Так автор демонстрирует совершающуюся на глубине, на молекулярном уровне взаимную диффузию «частного» и эпохального.
Роман «Старик» продолжает ту же линию двухфокусного изображения: конкретной личности в ее уникальной жизненной ситуации – и исторического времени, с его атмосферой, «родимыми пятнами», могучими силовыми полями. Однако есть и заметные различия. Во-первых, в «Старике» отсутствует «обвинительный уклон» в отношении главного героя. Павел Евграфович Летунов, в ранней юности захваченный «железным потоком» Гражданской войны, а нынче, на склоне лет, мучительно разбирающийся в кровавых узлах и противоречиях тех далеких событий, – фигура, вызывающая симпатию. Во-вторых, Трифонов здесь стремится передать дух и облик двух очень разных эпох: ранней пореволюционной поры – и середины 70-х годов, которые позже, задним числом, обозначат как «эпоха застоя».
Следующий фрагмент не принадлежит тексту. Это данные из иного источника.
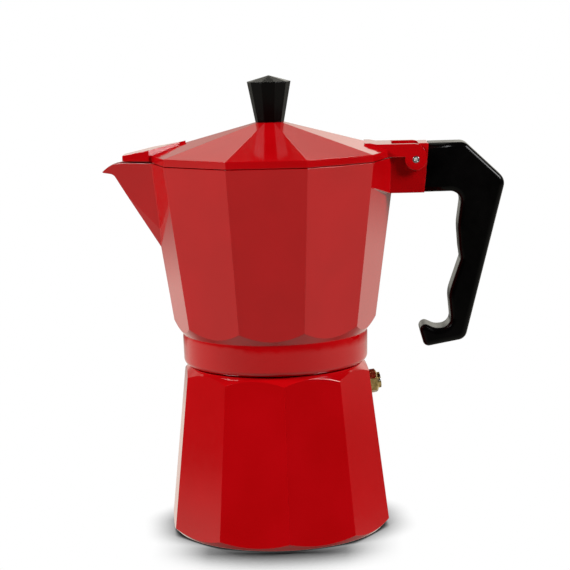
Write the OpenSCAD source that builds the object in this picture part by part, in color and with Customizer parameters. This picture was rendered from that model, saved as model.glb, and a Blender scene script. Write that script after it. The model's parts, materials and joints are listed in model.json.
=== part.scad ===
// Stovetop moka pot: ten-sided boiler and upper chamber, hinged lid, black handle.
// Millimetres, +Z up. The origin is the centre of the base, on the surface it stands on.
// The handle points along +X and the spout along -X.

/* [Body] */
// Number of flat sides on the boiler, the upper chamber, the lid and the knob
sides = 10; // [10:2:12]
// Boiler: radius to a corner just above the base rounding
boiler_r_low = 51.5; // [51:0.5:53]
// Boiler: radius to a corner at the shoulder
boiler_r_high = 43.1; // [42.6:0.1:43.6]
// Height of the boiler shoulder corners
shoulder_z = 72; // [71.5:0.1:72.5]
// Angle by which the boiler is turned when the pot is screwed tight
boiler_turn = -11.5; // [-18:0.5:18]
// Radius of the flat base
foot_r = 47.4; // [46:0.2:48.4]
// Thickness of the boiler wall, measured at the middle of a flat
boiler_wall = 3.4; // [3:0.1:3.8]

/* [Upper chamber] */
// Radius of the round collar that screws onto the boiler
collar_r = 41.9; // [41.5:0.1:42.3]
// Height of the underside of the collar
collar_z = 76.2; // [76.1:0.1:76.4]
// Radius to a corner at the lower end of the flats
chamber_r_low = 45.8; // [45.4:0.1:46.2]
// Height of the corners at the lower end of the flats
chamber_z = 95.7; // [95:0.1:96.5]
// Radius to a corner at the rim
chamber_r_rim = 56.2; // [56:0.1:56.6]
// Height of the rim
rim_z = 168; // [167.8:0.1:168.2]
// Thickness of the chamber wall
chamber_wall = 2.6; // [2.2:0.1:3]

/* [Screw thread] */
// Distance between turns of the thread
thread_pitch = 4; // [4:0.5:4.5]
// Number of turns on the boiler neck
neck_turns = 1.75; // [1.5:0.25:1.75]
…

Летунов – старый человек, и это обстоятельство, подчеркнутое в названии романа, получает в повествовании глубокую, психологически достоверную разработку. Автор ненавязчиво выявляет особенности миро– и самоощущения старика: его замкнутость на собственных переживаниях и воспоминаниях, желание отгородиться от назойливых вторжений текущей жизни, которая ему во многом непонятна, чужда. Есть в этом и нарастающая с годами заскорузлость восприятия, и «усталость материала», и эгоизм, вызываемый малостью оставшихся жизненных сил, желанием сосредоточиться на том, что нужно додумать, понять, оценить для себя – а окружающие мешают, отвлекают.
Тем не менее на точность и ясность воспоминаний героя возраст, как будто, не влияет. Они на редкость фигуративны, насыщены подробностями, живыми эпизодами, прототипами реальных исторических персонажей. Дело в том, что и здесь у Трифонова есть в повествовании побочная цель: заново рассмотреть и рассудить давний «казус Миронова» (в романе он фигурирует под фамилией Мигулин), красного казачьего атамана, казненного в конце Гражданской войны по несправедливому обвинению. Именно по этой причине роман порой оказывается перегружен фактографией событий полувековой давности. Героя, в отличие от Вадима Глебова, можно, скорее, заподозрить в избыточности воспоминаний, а автора – в чрезмерной эксплуатации памяти Павла Евграфовича.